Visibility mode in Object oriented Programming C++

Visibility mode is optional. If specified, must be public or private; else by default will be private. It specifies whether the feature of the base class is publicly or privately inherited.

-     Visibility Mode: Public

v  Inheritance of a base class with visibility mode public, by a derived class, causes public members of the base class to become public members of the derived class and causes protected members of the base class to become protected members of the derived class.
v  Member function and objects of the derived class can treat the derived members as though they are defined in the derived class itself.
v  The public members of a class can be accessed by the objects of the class.
v  Hence, the objects of a derived class can access public members of the base class that are inherited as public using dot operator. However, protected can’t be accessed with the dot operator.

-     Visibility Mode: Private

v  Inheritance of a base class with visibility mode private by a derived class causes public members of the base class to become private members of the derived class and protected members of the base class become private members of the derived class.
v  Member functions and objects of a class can treat the derived members as though they are defined in the derived class with the private modifiers
v  Thus, objects of the derived class can’t access these members.
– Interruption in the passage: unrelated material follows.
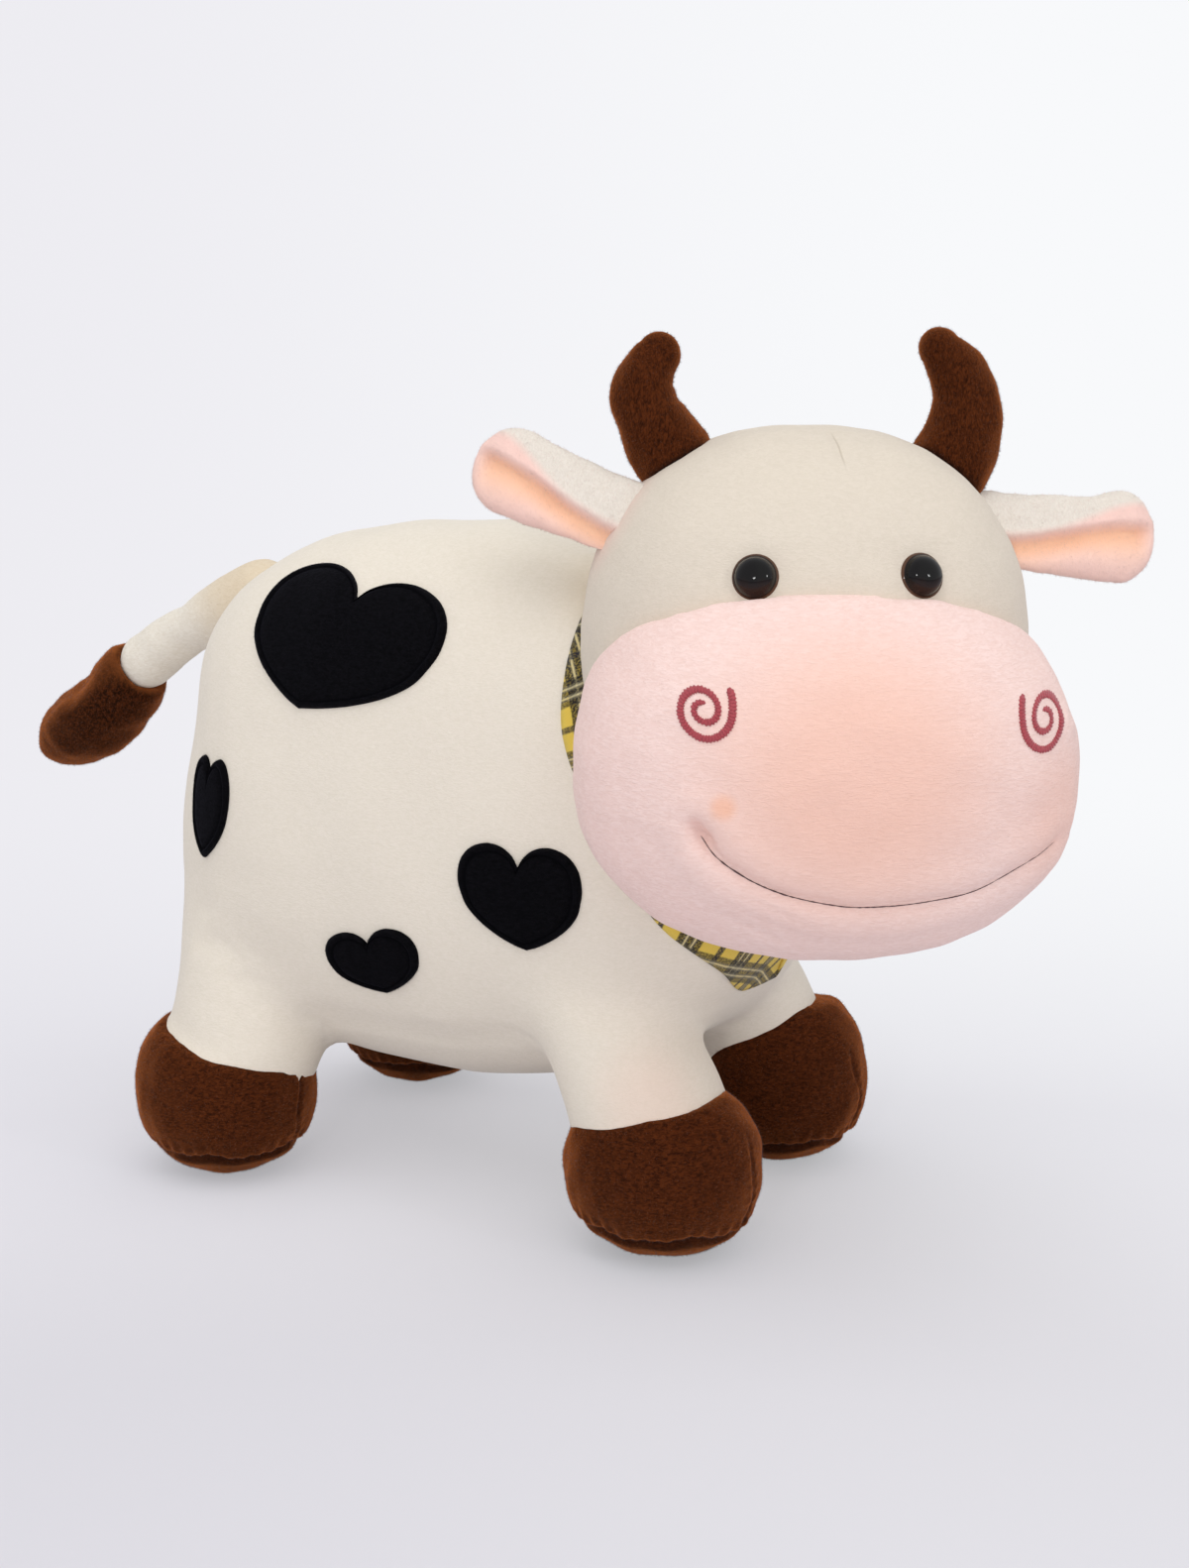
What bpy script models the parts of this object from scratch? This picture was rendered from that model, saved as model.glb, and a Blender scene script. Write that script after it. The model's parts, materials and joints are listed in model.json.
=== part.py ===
"""A plush cow that stands on four stuffed hooves and turns its head to its right.

The cow faces -Y, its left side is +X and up is +Z. Every stuffed piece is a loft through
rings of points. Where two of them meet, a copy of the larger one, grown by the seam gap,
cuts the smaller one, so that they lie face to face. The tail, its tuft and the two ears
turn in round seats.
"""

import math

import bmesh
import bpy
import numpy as np
from mathutils import Matrix, Vector
from mathutils.bvhtree import BVHTree

MM = 0.001

# Seams and fabric
SEAM_GAP = 0.3 * MM
COVER_THICKNESS = 2.5 * MM
PATCH_THICKNESS = 1.8 * MM
SOLE_FLATTENING = 0.5 * MM
SWING_GAP = 0.35 * MM
CUT_OVERRUN = 12 * MM
SHARP_EDGE_DEG = 40

# Torso, a barrel along Y
TORSO_LENGTH = 256 * MM
TORSO_WIDTH = 146 * MM
TORSO_HEIGHT = 203 * MM
TORSO_BELLY_HEIGHT = 42 * MM
TORSO_END_ROUNDNESS = 3.2
TORSO_TOP_ROUNDNESS = 2.9
TORSO_CHEST_ROUNDNESS = 2.5
TORSO_RUMP_ROUNDNESS = 4.4
TORSO_SIDE_ROUNDNESS = 2.5
TORSO_STATION_SHARES = (0.0, 0.25, 0.5, 0.75, 1.0)
TORSO_WIDTH_SHARES = (0.92, 0.97, 1.0, 1.04, 1.05)
TORSO_HEIGHT_SHARES = (0.90, 0.95, 1.0, 1.0, 0.98)
TORSO_RISE_SHARES = (0.02, 0.0, 0.0, 0.0, 0.0)

# Hooves: balls with a flat sole, at the corners of the stance
STANCE_LENGTH = 181 * MM
FRONT_STANCE_WIDTH = 104 * MM
REAR_STANCE_WIDTH = 125 * MM
STANCE_SIDESTEP = 6 * MM
STANCE_SETBACK = 3 * MM
FRONT_LEFT_HOOF_SETBACK = 4 * MM
REAR_LEFT_HOOF_SETBACK = -4 * MM
HOOF_LENGTH = 70 * MM
HOOF_WIDTH = 66 * MM
FRONT_HOOF_HEIGHT = 61 * MM
REAR_HOOF_HEIGHT = 65 * MM
HOOF_TOP_HEIGHT = 52 * MM
FRONT_CUFF_LEAN = 4 * MM
REAR_CUFF_LEAN = 7 * MM
HOOF_ROUNDNESS = 2.25
SOLE_SEAM_HEIGHT = 9 * MM

# Legs: sleeves that lean out from the torso to the hooves
LEG_HOOF_WIDTH = 56 * MM
LEG_ROOT_WIDTH = 82 * MM
LEG_FOOT_HEIGHT = 34 * MM
LEG_ROOT_HEIGHT = 104 * MM
LEG_FOOT_INSET = 1 * MM
FRONT_LEG_FOOT_DRAW = 4 * MM
REAR_LEG_FOOT_DRAW = 5.5 * MM
LEFT_LEG_EXTRA_DRAW = 2.5 * MM
LEG_SIDE_COVER = 11 * MM
FRONT_LEG_END_COVER = 39 * MM
REAR_LEG_END_COVER = 3 * MM
FRONT_LEG_SPREAD_POWER = 1.6
REAR_LEG_SPREAD_POWER = 1.15

# Head, set at the front end of the torso
HEAD_WIDTH = 147 * MM
HEAD_LENGTH = 132 * MM
HEAD_HEIGHT = 150 * MM
HEAD_END_ROUNDNESS = 2.25
HEAD_SIDE_ROUNDNESS = 2.3
HEAD_SIDESTEP = -21 * MM
HEAD_OVERHANG = -3 * MM
HEAD_RISE = 63 * MM
HEAD_TURN_DEG = -55.5
HEAD_NOD_DEG = 0
HEAD_TILT_DEG = 0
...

-    Visibility Mode of Class Members:

v  Private class members in base class can’t be inherited in derived class whether the visibility mode be public or private.
v  Protected class members in base class remains protected in derived class when visibility mode is defined public and becomes private in derived class when visibility mode is private.
v  Public class members in base class remain public in derived class when visibility mode id public and become private when visibility mode is private.

Key Points

1.  The private members of the base class remain private to the base class, whether the base class is inherited publicly or privately.
2.   They add to the data items of the derived class and they are not directly accessible to the members of a derived class.
3.     Derived classes can access them through the inherited member functions of the base class.